Minnesota Flyer - Serving Midwest Aviation Since 1960

February Mystery Airplane Contest

Pfalz D. XII


Tom Lymburn

Pfalz D. XII

Pfalz Flugzeug-Werke was established in October 1913 to license build Morane-Saulnier monoplanes. From these,

it evolved its own series of Eindeckers fitted with synchronized machine guns. Further license work followed with L.F.G. Roland D. II biplane fighters. In May 1917, Pfalz produced its own fighter design, the 160 hp Mercedes powered D. III. In the spring of 1918, it built its best fighter, the D. XII, which competed with the Fokker D. VII in the June 1918 Aldershof fighter competition.
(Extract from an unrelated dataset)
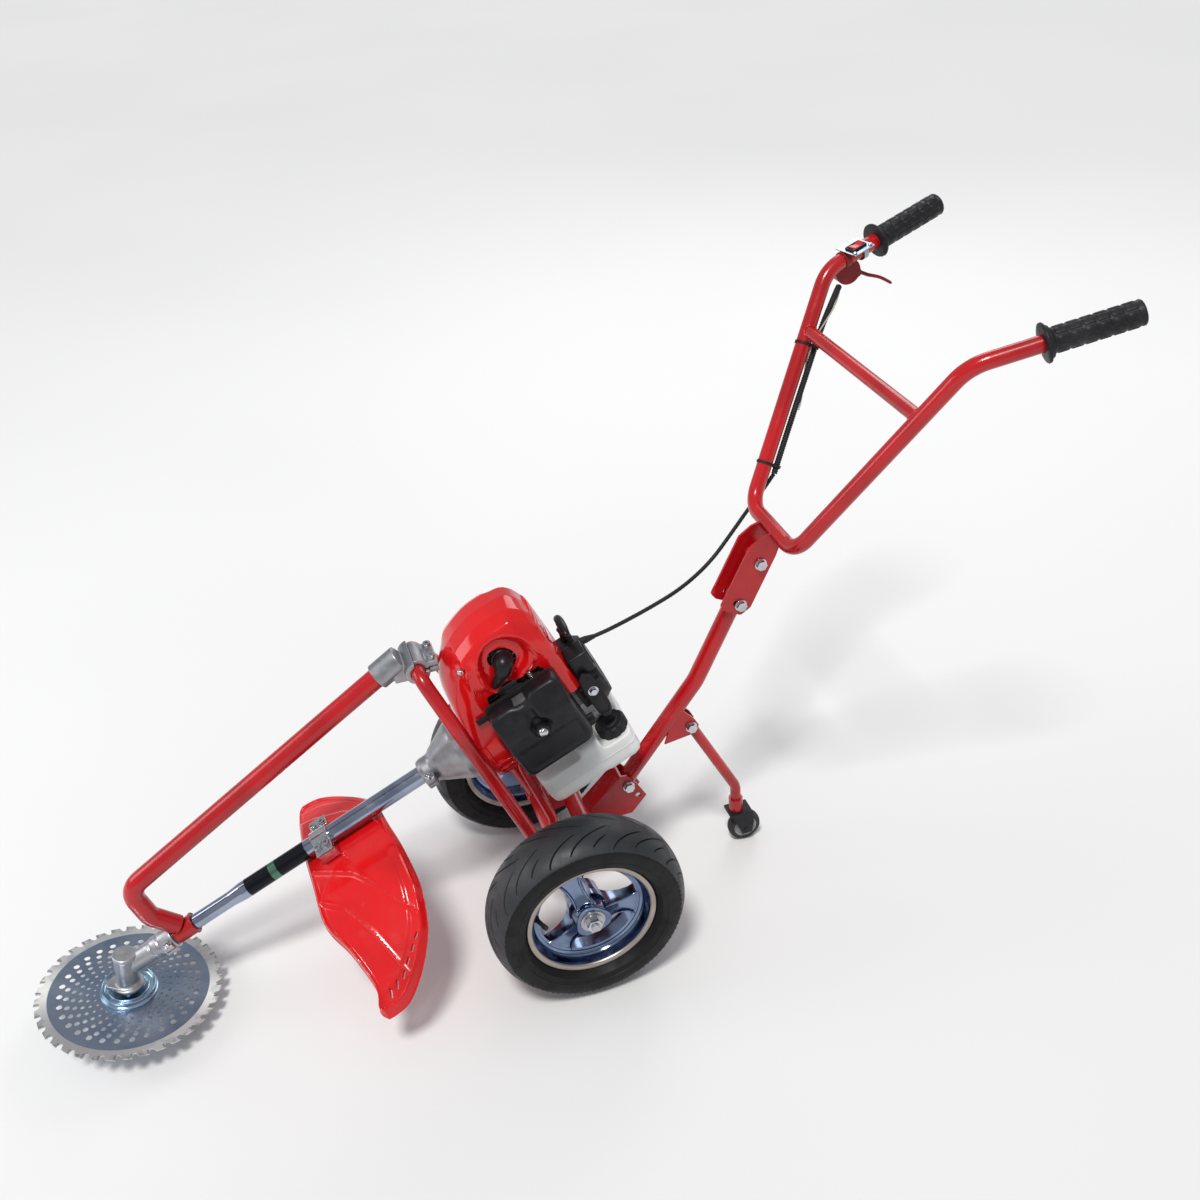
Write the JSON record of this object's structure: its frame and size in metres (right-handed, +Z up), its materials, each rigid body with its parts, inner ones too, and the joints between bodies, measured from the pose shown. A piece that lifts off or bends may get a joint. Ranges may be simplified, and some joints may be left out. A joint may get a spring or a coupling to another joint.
{
  "type": "wheeled brush cutter",
  "caption": "Wheeled petrol brush cutter: toothed disc on a sloping shaft, engine over two wheels, rear column with handlebar and folding caster leg.",
  "frame": {"origin": "under the middle of the whole machine, at floor level", "axes": "+X forward to the blade, +Y the machine's left, +Z up"},
  "size_m": [1.4933, 0.5056, 0.8908],
  "materials": {
    "red_paint": "gloss",
    "red_plastic": "gloss",
    "black_plastic": "satin",
    "tank_plastic": "satin",
    "black_rubber": "matte",
    "tyre_rubber": "matte",
    "cast_aluminium": "satin",
    "bright_aluminium": "polished",
    "steel": "brushed",
    "chrome": "polished",
    "dark_steel": "rough",
    "filter_foam": "matte",
    "plug_ceramic": "gloss",
    "caster_rubber": "matte"
  },
  "bodies": {
    "frame": {"axle_beam": "red_paint", "axle": "steel", "axle_nuts": "chrome", "wheel_bearings": "steel", "side_frame": "red_paint", "engine_stays": "red_paint", "front_pole": "red_paint", "pole_clamp": "cast_aluminium", "clamp_cap": "cast_aluminium", "rear_column": "red_paint", "frame_bolts": "chrome", "cap_screws": "chrome", "throttle_cable": "black_rubber", "shaft_tube": "bright_aluminium", "gear_case": "cast_aluminium", "guard": "red_plastic", "guard_clamp": "chrome", "clutch_housing": "cast_aluminium", "crankcase": "cast_aluminium", "cylinder": "cast_aluminium", "spark_plug": "plug_ceramic", "plug_boot": "black_rubber", "cylinder_cover": "red_plastic", "starter_housing": "black_plastic", "fuel_tank": "tank_plastic", "muffler": "dark_steel", "carburettor": "cast_aluminium", "air_filter": "filter_foam", "air_cleaner_cover": "black_plastic", "filter_case": "black_plastic", "cover_knob": "chrome"},
    "wheel_left": {"tyre_left": "tyre_rubber", "rim_left": "bright_aluminium"},
    "wheel_right": {"tyre_right": "tyre_rubber", "rim_right": "bright_aluminium"},
    "leg": {"support_leg": "red_paint"},
    "caster": {"caster_fork": "black_plastic"},
    "caster_roller": {"caster_wheel": "caster_rubber"},
    "handle": {"handlebar": "red_paint", "grip_left": "black_rubber", "grip_right": "black_rubber", "switch_plate": "chrome", "lever_perch": "red_plastic", "throttle_conduit": "black_plastic", "cable_ties": "black_plastic"},
    "rocker": {"rocker_switch": "red_plastic"},
    "throttle": {"throttle_lever": "black_plastic"},
    "blade_rotor": {"spindle": "steel", "blade": "steel", "blade_holders": "chrome", "blade_nut": "chrome"},
    "drive_rotor": {"drive_shaft": "steel", "clutch_drum": "dark_steel"},
    "crank_rotor": {"crankshaft": "steel", "flywheel": "cast_aluminium", "clutch_shoes": "dark_steel"},
    "recoil": {"starter_handle": "black_plastic"},
    "recoil_pulley": {"starter_pulley": "black_plastic"},
    "tank_cap": {"fuel_cap": "black_plastic"},
    "choke": {"choke_lever": "black_plastic"}
  },
  "joints": [
    {"name": "wheel_left_spin", "type": "hinge", "parent": "frame", "child": "wheel_left", "pos_m": [-0.0115, 0.1816, 0.14], "axis": [0, 1, 0], "continuous": true},
    {"name": "wheel_right_spin", "type": "hinge", "parent": "frame", "child": "wheel_right", "pos_m": [-0.0115, -0.1816, 0.14], "axis": [0, 1, 0], "continuous": true},
    {"name": "leg_fold", "type": "hinge", "parent": "frame", "child": "leg", "pos_m": [-0.2375, 0, 0.255], "axis": [0, 1, 0], "range_deg": [0, 75]},
    {"name": "caster_swivel", "type": "hinge", "parent": "leg", "child": "caster", "pos_m": [-0.3085, 0, 0.066], "axis": [0, 0, 1], "continuous": true},
    {"name": "caster_roll", "type": "hinge", "parent": "caster", "child": "caster_roller", "pos_m": [-0.3205, 0, 0.026], "axis": [0, 1, 0], "continuous": true},
    {"name": "handlebar_tilt", "type": "hinge", "parent": "frame", "child": "handle", "pos_m": [-0.3475, 0, 0.511], "axis": [0, 1, 0], "range_deg": [0, 6]},
    {"name": "throttle_squeeze", "type": "hinge", "parent": "handle", "child": "throttle", "pos_m": [-0.5945, -0.203, 0.813], "axis": [0, 1, 0], "range_deg": [0, 25], "stiffness_Nm_per_rad": 0.06, "springref_deg": -11.46},
    {"name": "switch_rock", "type": "hinge", "parent": "handle", "child": "rocker", "pos_m": [-0.58928, -0.18973, 0.85208], "axis": [-0.239, 0.971, 0], "range_deg": [-8, 8]},
    {"name": "blade_spin", "type": "hinge", "parent": "frame", "child": "blade_rotor", "pos_m": [0.6205, 0, 0.045], "axis": [-0.1471, 0, 0.9891], "continuous": true},
    {"name": "drive_spin", "type": "hinge", "parent": "frame", "child": "drive_rotor", "pos_m": [0.1545, 0, 0.29], "axis": [-0.9157, 0, 0.4019], "continuous": true},
    {"name": "crank_spin", "type": "hinge", "parent": "frame", "child": "crank_rotor", "pos_m": [-0.00116, 0, 0.35833], "axis": [-0.9157, 0, 0.4019], "continuous": true},
    {"name": "recoil_pull", "type": "slide", "parent": "frame", "child": "recoil", "axis": [0.0645, 0, 0.9979], "range_m": [0, 0.45], "stiffness_N_per_m": 8, "springref_m": -0.15},
    {"name": "recoil_spin", "type": "hinge", "parent": "frame", "child": "recoil_pulley", "pos_m": [-0.09181, 0, 0.39812], "axis": [-0.9157, 0, 0.4019], "range_deg": [-1, 960]},
    {"name": "cap_lift", "type": "slide", "parent": "frame", "child": "tank_cap", "axis": [0.4019, 0, 0.9157], "range_m": [0, 0.01]},
    {"name": "choke_turn", "type": "hinge", "parent": "frame", "child": "choke", "pos_m": [0.05306, 0.0584, 0.40224], "axis": [0, 1, 0], "range_deg": [0, 40]}
  ],
  "couplings": [
    {"joint": "drive_spin", "follows": "blade_spin", "ratio": 1.3571},
    {"joint": "recoil_spin", "follows": "recoil_pull", "rad_per_m": 37}
  ]
}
Although the 180 hp Mercedes powered D. XII had good qualities, it didn't get the publicity of the Fokker fighter. Jasta pilots who were expecting to be equipped with the Fokker D. VII were disappointed with the Pfalz's rate of climb and mechanics found the Pfalz's more complicated rigging system harder to maintain. Joachim von Hippel of Jasta 71 described the D. XII in this way, "These aircraft are extremely difficult to fly and the undercarriage usually breaks on landing...my flight has absolutely no use for these crates..." Still, the D. XII served with 10 front-line Jastas and some home defense squadrons. It proved strong in dives, carried two Spandau machine guns, and topped out at 106 mph at 9800 feet. When flown properly, they did well against the Camel and S.E. 5a.

At the Armistice, around 175 Pfalz D. XII fighters survived, some being shipped to the United States and Canada for testing. The U. S. examples were evaluated at McCook Field. Two of these were later used in The Dawn Patrol. Today, only four D. XIIs remain, one in Australia, one in France, and two in the United States. One is displayed in the Museum of Flight in Seattle and the other is the property of the National Air and Space Museum.

I photographed this Pfalz D. XII when it was on loan to the EAA. It was displayed at Hales Corners and later at Oshkosh. Before WWII, it had been owned by Howard Hughes and later by Buck Kennel, a property man with Paramount Studios. Kennel donated it to the Smithsonian in 1951. After restoration and display by EAA, it was returned to the NASM, who restored it again and painted it as it appeared in 1938 for "The Dawn Patrol."

This month's winner is Rich Klepperich of Webster, Minnesota. Congratulations to Roger Gomoll, who in December 2020, was awarded the FAA's Master Pilot Certificate for 50 years of safe flying via a Zoom conference. A great achievement! Blue skies to all.